Em termos simples, mas muito significativos, podemos dizer que este foi o filme de Oliveira que, definitivamente, inscreveu o seu nome entre os mestres do cinema internacional. Assim se cumpriu a globalização de uma obra que, em qualquer caso, já tinha sido objecto de múltiplas formas de reconhecimento, sobretudo através de títulos como Amor de Perdição (1978) e Francisca (1981), este o primeiro confronto de Oliveira com a escrita de Agustina Bessa-Luís.

Produzido por Paulo Branco, Vale Abraão resulta de um reencontro com Agustina Bessa-Luís, tendo como base o romance homónimo (ed. Relógio D’Água) que, aliás, a autora escreveu a pedido do próprio realizador. O objetivo era “refazer” a herança do clássico de Gustave Flaubert, Madame Bovary (publicado em 1857), agora em versão moderna portuguesa.

A figura central de Ema (dita a “Bovarinha”) surge como símbolo de uma sensibilidade feminina, eminentemente poética, vivida na paisagem sensual e misteriosa do Vale do Douro — as suas emoções e impulsos geram uma biografia em que uma sensualidade vital se confunde sempre com uma perturbante pulsão de morte. Ao interpretar Ema, Leonor Silveira, embora já com algumas presenças na filmografia de Oliveira (estreara-se em 1988, em Os Canibais), encontrou o papel que, para todos os efeitos, passou a ser celebrado como o trabalho fulcral da sua “persona” cinematográfica.

Poder-se-á considerar que Vale Abraão contém marcas de um maneirismo formal que viria a condicionar algum do trabalho futuro de Oliveira (é, em qualquer caso, uma perspetiva a que o autor deste texto não é estranho). Seja como for, continua a ser uma das referências mais emblemáticas da obra “oliveireana” e, nessa medida, pode funcionar como uma boa porta de entrada nos fascínios e enigmas que povoam as suas aventuras narrativas ao longo de oito décadas.
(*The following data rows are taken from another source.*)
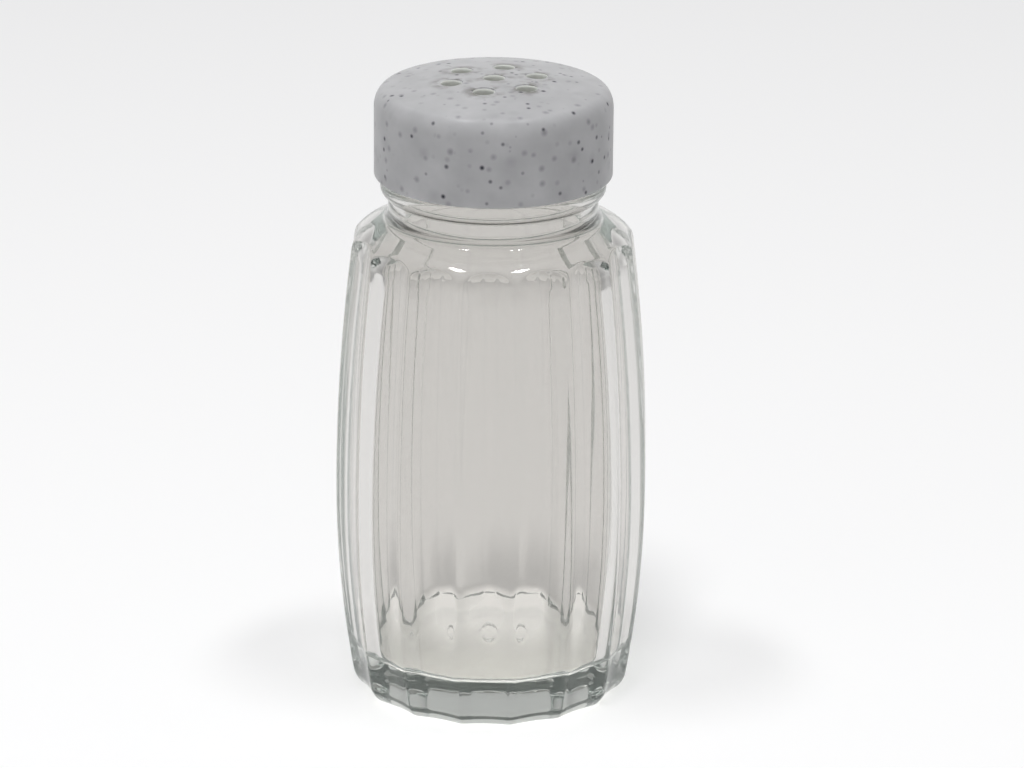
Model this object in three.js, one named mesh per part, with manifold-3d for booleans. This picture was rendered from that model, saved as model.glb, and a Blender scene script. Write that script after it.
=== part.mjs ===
// Fluted glass spice jar with a screw-on shaker cap and its sealing ring.
// Millimetres, +Z up. The origin is the centre of the flat base, on the surface that the jar stands on.
// The jar and the cap carry a real right-hand thread: the cap turns one pitch per turn up or down.

import * as THREE from 'three';
import { mergeVertices } from 'three/addons/utils/BufferGeometryUtils.js';
import Module from 'manifold-3d';

// Barrel of the jar, measured over the ridges between the flutes
const BELLY_RADIUS = 26;
const BELLY_HEIGHT = 36;
const FOOT_RADIUS = 22.5;
const BROW_RADIUS = 23.3;
const BROW_HEIGHT = 78;
const HEEL_ROUNDING = 4.2;
const FLUTE_COUNT = 16;
const FLUTE_DEPTH_AT_BASE = 0.8;
const FLUTE_DEPTH_AT_BROW = 1.25;

// Shoulder, neck and the glass bead under the cap
const SHOULDER_START_DROP = 1.5;
const SHOULDER_BULGE_RISE = 1.2;
const SHOULDER_RISE = 3.8;
const NECK_STEP = 0.95;
const NECK_LENGTH = 3.6;
const BEAD_REACH = 1.25;
const BEAD_THICKNESS = 3;

// Finish: the glass that the cap screws onto
const FINISH_RADIUS = 16.2;
const FINISH_LENGTH = 11.8;
const FINISH_WALL = 1.8;
const LIP_ROUNDING = 0.8;

// Glass thickness
const WALL_THICKNESS = 2.9;
const FLOOR_THICKNESS = 8.2;
const FLOOR_ROUNDING = 1.6;
const SHOULDER_THICKNESS = 3.2;

// Thread shared by the finish and the cap
const THREAD_PITCH = 4.2;
const THREAD_TURNS = 1.25;
const THREAD_BASE_WIDTH = 1.9;
const THREAD_CREST_WIDTH = 0.9;
const THREAD_REACH = 1.15;
const THREAD_BELOW_LIP = 1.9;
const THREAD_FLANK_GAP = 0.2;
const THREAD_CREST_GAP = 0.6;
const THREAD_FADE_SHARE = 0.1;

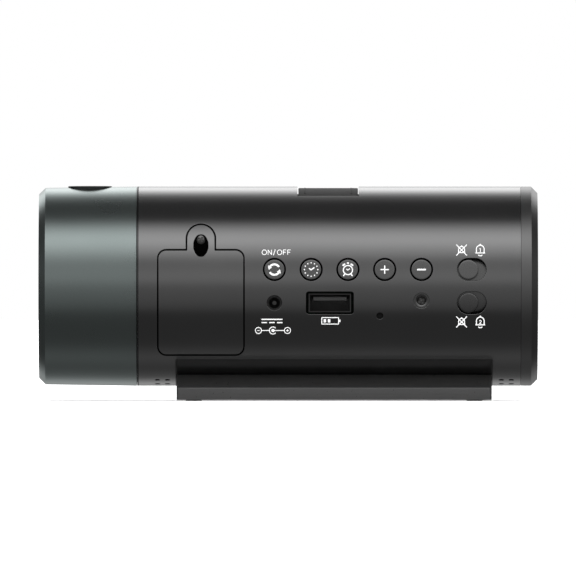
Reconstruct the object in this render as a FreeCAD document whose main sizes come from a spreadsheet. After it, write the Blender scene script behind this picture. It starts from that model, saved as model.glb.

Foi, além do mais, um dos filmes que gerou um evento verdadeiramente excecional no Festival de Cannes de 1993, mais precisamente na Quinzena dos Realizadores, com uma recepção apoteótica. Três décadas mais tarde, portanto em 2023, a mesma secção (designada Quinzena dos Cineastas a partir da edição do ano anterior) apresentou Vale Abraão em cópia restaurada pela Cinemateca Portuguesa — para o respetivo cartaz oficial, a Quinzena utilizou a imagem de Leonor Silveira, no papel de Ema, aqui reproduzida.

Leonor Silveira no papel de Ema, a "Bovarinha" de Vale Abraão.